* _Exercise details_:
Please quote exactly the opening lines of the data, from the first line to the one where "0.5, 0.5, 1.0))" appears.

* _Provided data_:
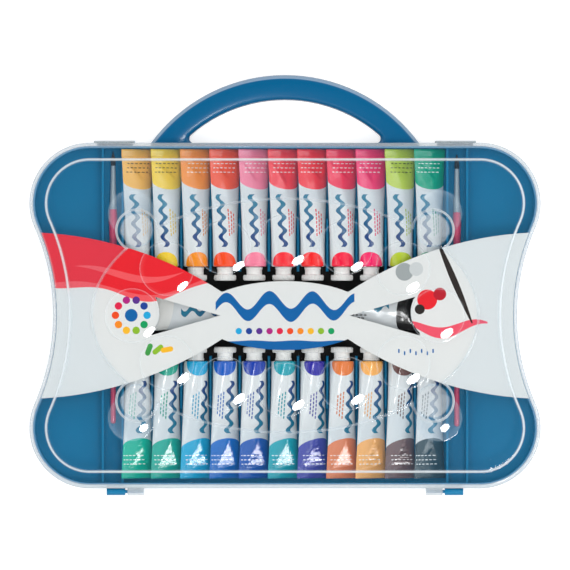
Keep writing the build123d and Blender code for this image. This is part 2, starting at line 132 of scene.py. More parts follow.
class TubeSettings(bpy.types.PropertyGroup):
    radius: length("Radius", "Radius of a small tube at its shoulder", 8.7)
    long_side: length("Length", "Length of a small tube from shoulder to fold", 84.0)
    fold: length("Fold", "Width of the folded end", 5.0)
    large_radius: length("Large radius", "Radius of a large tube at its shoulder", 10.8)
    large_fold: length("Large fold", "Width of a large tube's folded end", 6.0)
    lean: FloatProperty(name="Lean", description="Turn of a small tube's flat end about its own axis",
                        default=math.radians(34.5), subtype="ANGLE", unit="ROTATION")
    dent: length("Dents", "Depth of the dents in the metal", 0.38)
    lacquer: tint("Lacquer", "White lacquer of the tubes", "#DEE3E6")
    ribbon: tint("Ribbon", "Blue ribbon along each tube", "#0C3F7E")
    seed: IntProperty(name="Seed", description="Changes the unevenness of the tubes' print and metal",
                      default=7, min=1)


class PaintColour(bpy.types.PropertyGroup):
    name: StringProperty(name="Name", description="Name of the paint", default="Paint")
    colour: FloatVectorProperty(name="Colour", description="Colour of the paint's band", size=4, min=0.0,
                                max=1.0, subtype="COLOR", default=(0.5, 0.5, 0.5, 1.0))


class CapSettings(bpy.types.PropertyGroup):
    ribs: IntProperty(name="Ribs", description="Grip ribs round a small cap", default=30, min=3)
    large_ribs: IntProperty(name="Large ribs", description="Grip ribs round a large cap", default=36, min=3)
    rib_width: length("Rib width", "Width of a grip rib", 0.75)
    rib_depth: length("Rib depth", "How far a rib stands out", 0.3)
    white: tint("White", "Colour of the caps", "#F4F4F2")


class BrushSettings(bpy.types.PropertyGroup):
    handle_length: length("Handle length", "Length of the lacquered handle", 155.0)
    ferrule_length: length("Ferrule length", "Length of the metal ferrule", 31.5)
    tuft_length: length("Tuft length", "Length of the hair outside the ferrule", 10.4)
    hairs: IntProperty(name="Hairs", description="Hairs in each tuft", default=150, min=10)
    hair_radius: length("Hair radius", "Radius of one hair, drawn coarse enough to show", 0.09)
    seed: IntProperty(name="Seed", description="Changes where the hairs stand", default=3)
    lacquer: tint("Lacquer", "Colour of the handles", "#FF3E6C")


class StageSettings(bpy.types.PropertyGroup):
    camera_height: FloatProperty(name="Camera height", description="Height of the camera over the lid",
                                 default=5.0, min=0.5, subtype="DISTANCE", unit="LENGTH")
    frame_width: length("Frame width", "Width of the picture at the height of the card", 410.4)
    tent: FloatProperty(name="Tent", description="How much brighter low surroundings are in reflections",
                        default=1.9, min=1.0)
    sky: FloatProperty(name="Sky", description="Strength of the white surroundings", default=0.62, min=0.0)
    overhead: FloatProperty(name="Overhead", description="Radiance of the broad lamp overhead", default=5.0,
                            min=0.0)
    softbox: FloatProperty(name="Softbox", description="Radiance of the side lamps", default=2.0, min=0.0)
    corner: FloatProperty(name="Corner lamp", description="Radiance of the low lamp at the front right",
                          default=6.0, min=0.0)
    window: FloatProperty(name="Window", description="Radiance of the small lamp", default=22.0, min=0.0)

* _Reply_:
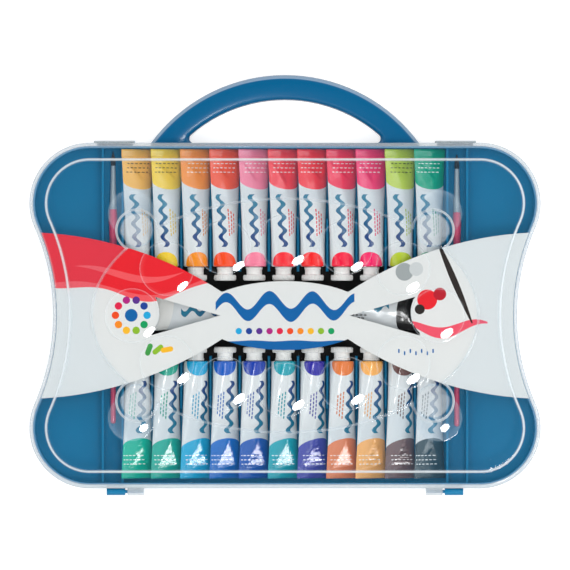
Keep writing the build123d and Blender code for this image. This is part 2, starting at line 132 of scene.py. More parts follow.
class TubeSettings(bpy.types.PropertyGroup):
    radius: length("Radius", "Radius of a small tube at its shoulder", 8.7)
    long_side: length("Length", "Length of a small tube from shoulder to fold", 84.0)
    fold: length("Fold", "Width of the folded end", 5.0)
    large_radius: length("Large radius", "Radius of a large tube at its shoulder", 10.8)
    large_fold: length("Large fold", "Width of a large tube's folded end", 6.0)
    lean: FloatProperty(name="Lean", description="Turn of a small tube's flat end about its own axis",
                        default=math.radians(34.5), subtype="ANGLE", unit="ROTATION")
    dent: length("Dents", "Depth of the dents in the metal", 0.38)
    lacquer: tint("Lacquer", "White lacquer of the tubes", "#DEE3E6")
    ribbon: tint("Ribbon", "Blue ribbon along each tube", "#0C3F7E")
    seed: IntProperty(name="Seed", description="Changes the unevenness of the tubes' print and metal",
                      default=7, min=1)


class PaintColour(bpy.types.PropertyGroup):
    name: StringProperty(name="Name", description="Name of the paint", default="Paint")
    colour: FloatVectorProperty(name="Colour", description="Colour of the paint's band", size=4, min=0.0,
                                max=1.0, subtype="COLOR", default=(0.5, 0.5, 0.5, 1.0))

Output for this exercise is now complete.